» WHAT TO DO
For the material that follows, return exactly the lines from the one with "foot_ring();" through the one with "bpy.context.scene.collection.objects.link(empty)", both ends included.

» THE INPUT
####################
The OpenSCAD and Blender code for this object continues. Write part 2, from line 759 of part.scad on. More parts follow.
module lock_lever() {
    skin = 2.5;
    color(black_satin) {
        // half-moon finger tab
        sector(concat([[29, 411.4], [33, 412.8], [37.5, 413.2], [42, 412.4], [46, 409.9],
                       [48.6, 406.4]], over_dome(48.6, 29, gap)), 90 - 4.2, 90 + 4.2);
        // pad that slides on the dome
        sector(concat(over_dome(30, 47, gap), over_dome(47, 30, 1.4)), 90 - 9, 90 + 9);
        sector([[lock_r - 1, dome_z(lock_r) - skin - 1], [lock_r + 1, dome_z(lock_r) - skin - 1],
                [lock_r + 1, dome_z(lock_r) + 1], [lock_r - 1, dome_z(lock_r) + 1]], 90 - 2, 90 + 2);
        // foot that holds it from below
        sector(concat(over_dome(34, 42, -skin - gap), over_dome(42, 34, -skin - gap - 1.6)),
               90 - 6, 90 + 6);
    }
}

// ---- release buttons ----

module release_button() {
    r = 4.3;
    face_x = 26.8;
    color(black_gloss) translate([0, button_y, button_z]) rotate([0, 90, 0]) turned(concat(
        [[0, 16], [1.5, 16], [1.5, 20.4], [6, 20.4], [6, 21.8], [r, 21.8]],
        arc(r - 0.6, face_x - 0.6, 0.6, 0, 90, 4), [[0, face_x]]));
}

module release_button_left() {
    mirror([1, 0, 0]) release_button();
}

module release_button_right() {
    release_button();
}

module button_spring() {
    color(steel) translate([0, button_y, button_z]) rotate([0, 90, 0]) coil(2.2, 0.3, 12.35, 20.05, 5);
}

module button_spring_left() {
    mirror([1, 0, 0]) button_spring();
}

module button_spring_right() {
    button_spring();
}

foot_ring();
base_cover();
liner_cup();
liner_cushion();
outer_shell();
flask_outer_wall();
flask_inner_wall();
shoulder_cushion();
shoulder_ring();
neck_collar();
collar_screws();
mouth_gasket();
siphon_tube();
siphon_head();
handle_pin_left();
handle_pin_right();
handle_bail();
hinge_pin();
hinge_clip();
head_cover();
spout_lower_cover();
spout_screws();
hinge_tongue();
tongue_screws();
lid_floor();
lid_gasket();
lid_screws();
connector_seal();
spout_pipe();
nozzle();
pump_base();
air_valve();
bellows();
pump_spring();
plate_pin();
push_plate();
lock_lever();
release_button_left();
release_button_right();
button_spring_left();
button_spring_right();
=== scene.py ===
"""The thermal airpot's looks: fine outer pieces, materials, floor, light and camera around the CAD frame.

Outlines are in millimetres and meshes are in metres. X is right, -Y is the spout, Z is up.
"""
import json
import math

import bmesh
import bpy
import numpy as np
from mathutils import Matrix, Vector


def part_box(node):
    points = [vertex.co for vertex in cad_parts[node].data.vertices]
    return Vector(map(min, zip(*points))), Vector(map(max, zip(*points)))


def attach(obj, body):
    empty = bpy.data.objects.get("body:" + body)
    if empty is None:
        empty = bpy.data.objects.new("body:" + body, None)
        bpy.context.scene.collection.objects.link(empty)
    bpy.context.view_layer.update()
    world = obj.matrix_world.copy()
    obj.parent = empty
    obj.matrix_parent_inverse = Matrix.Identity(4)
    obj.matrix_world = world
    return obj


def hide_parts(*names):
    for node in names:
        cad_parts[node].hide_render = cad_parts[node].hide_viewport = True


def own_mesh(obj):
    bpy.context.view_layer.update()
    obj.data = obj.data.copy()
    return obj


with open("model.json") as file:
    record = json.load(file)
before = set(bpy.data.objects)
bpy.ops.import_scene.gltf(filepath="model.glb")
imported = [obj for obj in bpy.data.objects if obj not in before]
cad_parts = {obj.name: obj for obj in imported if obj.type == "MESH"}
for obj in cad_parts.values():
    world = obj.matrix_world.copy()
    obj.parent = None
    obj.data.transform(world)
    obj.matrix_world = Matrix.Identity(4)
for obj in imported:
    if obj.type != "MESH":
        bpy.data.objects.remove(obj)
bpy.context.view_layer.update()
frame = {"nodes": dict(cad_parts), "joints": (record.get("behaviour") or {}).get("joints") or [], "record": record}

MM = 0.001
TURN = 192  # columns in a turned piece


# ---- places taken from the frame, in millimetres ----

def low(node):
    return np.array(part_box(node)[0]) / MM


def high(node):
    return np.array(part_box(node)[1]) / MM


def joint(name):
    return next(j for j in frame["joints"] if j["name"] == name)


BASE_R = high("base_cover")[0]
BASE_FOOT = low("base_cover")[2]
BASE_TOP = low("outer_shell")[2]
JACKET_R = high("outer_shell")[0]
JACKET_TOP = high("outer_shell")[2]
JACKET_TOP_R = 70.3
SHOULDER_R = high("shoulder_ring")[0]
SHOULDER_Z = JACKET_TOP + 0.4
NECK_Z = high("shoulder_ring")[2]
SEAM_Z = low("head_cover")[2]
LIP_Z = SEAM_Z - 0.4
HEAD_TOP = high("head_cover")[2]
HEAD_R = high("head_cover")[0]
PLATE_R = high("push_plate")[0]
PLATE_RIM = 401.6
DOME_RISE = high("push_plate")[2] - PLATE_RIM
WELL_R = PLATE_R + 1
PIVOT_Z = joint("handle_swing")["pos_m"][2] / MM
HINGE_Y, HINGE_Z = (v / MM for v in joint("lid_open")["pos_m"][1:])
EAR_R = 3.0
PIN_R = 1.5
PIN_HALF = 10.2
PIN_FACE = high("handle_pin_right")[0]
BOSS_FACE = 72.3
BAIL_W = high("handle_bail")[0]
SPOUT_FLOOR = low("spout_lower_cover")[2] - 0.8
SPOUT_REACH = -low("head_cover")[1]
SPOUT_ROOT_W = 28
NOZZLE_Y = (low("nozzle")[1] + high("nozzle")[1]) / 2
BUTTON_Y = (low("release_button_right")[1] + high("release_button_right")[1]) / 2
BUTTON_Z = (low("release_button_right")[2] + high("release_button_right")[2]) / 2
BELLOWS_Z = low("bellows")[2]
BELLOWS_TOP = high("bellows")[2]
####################
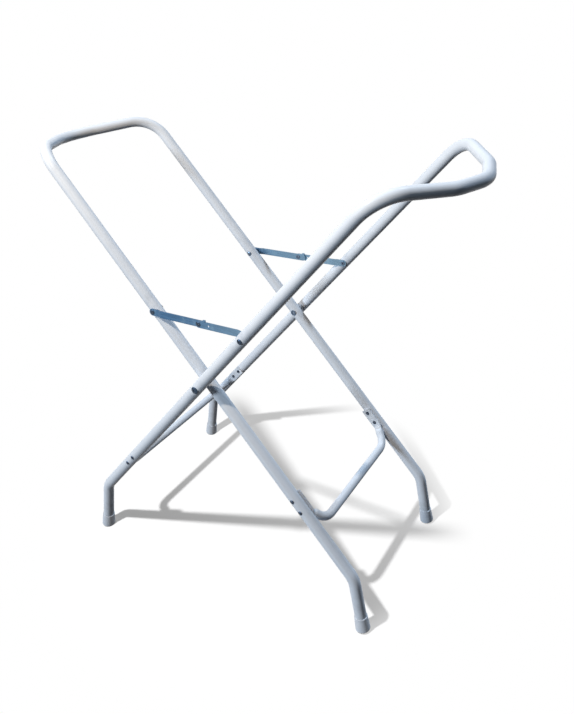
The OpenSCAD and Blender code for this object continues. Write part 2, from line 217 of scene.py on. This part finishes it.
####################
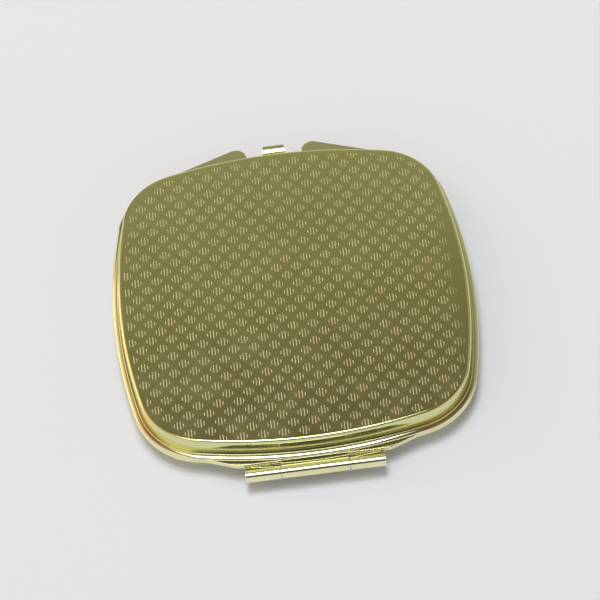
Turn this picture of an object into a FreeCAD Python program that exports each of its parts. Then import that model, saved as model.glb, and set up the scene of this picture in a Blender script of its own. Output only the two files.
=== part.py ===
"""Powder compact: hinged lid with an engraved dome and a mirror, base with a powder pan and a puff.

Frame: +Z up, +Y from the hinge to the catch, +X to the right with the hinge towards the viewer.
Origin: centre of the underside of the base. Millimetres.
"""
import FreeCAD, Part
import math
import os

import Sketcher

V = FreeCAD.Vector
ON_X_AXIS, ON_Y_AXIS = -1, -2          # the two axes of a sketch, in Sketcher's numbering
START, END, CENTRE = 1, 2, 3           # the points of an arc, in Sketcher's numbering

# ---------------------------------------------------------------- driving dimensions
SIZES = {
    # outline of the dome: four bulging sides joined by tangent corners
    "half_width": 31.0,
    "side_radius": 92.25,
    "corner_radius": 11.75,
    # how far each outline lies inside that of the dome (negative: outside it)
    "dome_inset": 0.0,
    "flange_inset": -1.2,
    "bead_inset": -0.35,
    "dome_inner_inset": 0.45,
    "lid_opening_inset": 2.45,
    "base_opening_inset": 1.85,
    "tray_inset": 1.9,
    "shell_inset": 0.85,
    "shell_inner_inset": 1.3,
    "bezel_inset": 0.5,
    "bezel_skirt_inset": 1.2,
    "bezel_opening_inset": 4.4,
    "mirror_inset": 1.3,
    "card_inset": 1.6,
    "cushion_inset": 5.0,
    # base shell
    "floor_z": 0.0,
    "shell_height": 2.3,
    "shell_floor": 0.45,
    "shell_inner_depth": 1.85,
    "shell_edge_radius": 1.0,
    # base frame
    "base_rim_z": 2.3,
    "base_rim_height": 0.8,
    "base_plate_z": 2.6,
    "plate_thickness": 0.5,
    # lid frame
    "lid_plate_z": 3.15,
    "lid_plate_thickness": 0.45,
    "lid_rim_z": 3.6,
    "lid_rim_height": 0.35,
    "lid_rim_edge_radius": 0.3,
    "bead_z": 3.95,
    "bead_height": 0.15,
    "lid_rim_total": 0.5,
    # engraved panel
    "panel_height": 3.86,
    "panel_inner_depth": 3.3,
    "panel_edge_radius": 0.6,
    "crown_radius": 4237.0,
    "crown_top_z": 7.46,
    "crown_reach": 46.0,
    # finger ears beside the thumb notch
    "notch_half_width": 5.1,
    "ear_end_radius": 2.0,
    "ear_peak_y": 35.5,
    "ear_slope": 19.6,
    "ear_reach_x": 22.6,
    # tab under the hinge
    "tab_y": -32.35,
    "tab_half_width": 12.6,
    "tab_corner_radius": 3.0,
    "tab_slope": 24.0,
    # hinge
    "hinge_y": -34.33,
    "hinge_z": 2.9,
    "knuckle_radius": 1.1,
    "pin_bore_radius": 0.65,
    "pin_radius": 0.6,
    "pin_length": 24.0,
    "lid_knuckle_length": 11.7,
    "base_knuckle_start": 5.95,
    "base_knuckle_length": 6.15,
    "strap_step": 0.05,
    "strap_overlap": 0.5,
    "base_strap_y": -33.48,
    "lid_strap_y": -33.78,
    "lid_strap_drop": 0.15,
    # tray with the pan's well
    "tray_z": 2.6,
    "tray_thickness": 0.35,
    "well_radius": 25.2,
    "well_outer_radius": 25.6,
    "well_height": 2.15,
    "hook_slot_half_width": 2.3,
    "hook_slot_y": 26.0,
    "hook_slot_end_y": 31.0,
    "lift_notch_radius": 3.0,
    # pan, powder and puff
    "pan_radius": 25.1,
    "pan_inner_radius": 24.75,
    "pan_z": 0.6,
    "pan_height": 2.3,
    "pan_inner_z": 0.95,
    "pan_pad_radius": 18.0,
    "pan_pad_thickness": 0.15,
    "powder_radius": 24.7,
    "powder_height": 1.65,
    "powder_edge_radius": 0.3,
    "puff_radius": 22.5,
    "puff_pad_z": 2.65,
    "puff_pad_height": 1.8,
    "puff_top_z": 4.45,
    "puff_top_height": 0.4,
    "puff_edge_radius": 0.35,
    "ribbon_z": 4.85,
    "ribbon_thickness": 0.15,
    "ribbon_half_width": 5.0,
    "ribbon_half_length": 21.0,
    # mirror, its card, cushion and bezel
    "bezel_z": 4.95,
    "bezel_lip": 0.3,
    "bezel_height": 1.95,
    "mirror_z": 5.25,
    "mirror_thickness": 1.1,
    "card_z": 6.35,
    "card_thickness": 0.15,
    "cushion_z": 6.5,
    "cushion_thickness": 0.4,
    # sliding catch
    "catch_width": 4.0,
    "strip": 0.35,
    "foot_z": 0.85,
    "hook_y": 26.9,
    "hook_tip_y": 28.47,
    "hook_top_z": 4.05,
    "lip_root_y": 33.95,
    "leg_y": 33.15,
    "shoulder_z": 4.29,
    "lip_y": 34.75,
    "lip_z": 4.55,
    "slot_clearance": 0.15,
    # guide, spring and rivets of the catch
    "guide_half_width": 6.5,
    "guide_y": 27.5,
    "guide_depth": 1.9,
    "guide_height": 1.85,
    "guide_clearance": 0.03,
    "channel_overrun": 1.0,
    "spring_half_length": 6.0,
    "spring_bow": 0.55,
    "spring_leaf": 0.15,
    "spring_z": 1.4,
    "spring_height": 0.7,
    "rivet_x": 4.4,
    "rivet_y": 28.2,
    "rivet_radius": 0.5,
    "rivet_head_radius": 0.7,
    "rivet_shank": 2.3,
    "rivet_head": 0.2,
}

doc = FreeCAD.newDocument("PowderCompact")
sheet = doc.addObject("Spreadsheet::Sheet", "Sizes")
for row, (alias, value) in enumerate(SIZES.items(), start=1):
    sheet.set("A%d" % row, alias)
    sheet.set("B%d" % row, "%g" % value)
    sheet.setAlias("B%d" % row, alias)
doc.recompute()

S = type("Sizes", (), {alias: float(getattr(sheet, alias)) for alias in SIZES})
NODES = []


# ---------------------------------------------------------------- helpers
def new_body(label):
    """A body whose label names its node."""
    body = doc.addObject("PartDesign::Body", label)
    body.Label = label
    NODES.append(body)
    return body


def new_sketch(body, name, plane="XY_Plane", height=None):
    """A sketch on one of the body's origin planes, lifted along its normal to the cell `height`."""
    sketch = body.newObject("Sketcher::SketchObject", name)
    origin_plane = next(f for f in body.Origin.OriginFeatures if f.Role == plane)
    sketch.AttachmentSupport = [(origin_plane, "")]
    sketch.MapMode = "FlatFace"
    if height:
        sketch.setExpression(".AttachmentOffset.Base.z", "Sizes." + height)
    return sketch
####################
» RESULT OF THIS EXERCISE
foot_ring();
base_cover();
liner_cup();
liner_cushion();
outer_shell();
flask_outer_wall();
flask_inner_wall();
shoulder_cushion();
shoulder_ring();
neck_collar();
collar_screws();
mouth_gasket();
siphon_tube();
siphon_head();
handle_pin_left();
handle_pin_right();
handle_bail();
hinge_pin();
hinge_clip();
head_cover();
spout_lower_cover();
spout_screws();
hinge_tongue();
tongue_screws();
lid_floor();
lid_gasket();
lid_screws();
connector_seal();
spout_pipe();
nozzle();
pump_base();
air_valve();
bellows();
pump_spring();
plate_pin();
push_plate();
lock_lever();
release_button_left();
release_button_right();
button_spring_left();
button_spring_right();
=== scene.py ===
"""The thermal airpot's looks: fine outer pieces, materials, floor, light and camera around the CAD frame.

Outlines are in millimetres and meshes are in metres. X is right, -Y is the spout, Z is up.
"""
import json
import math

import bmesh
import bpy
import numpy as np
from mathutils import Matrix, Vector


def part_box(node):
    points = [vertex.co for vertex in cad_parts[node].data.vertices]
    return Vector(map(min, zip(*points))), Vector(map(max, zip(*points)))


def attach(obj, body):
    empty = bpy.data.objects.get("body:" + body)
    if empty is None:
        empty = bpy.data.objects.new("body:" + body, None)
        bpy.context.scene.collection.objects.link(empty)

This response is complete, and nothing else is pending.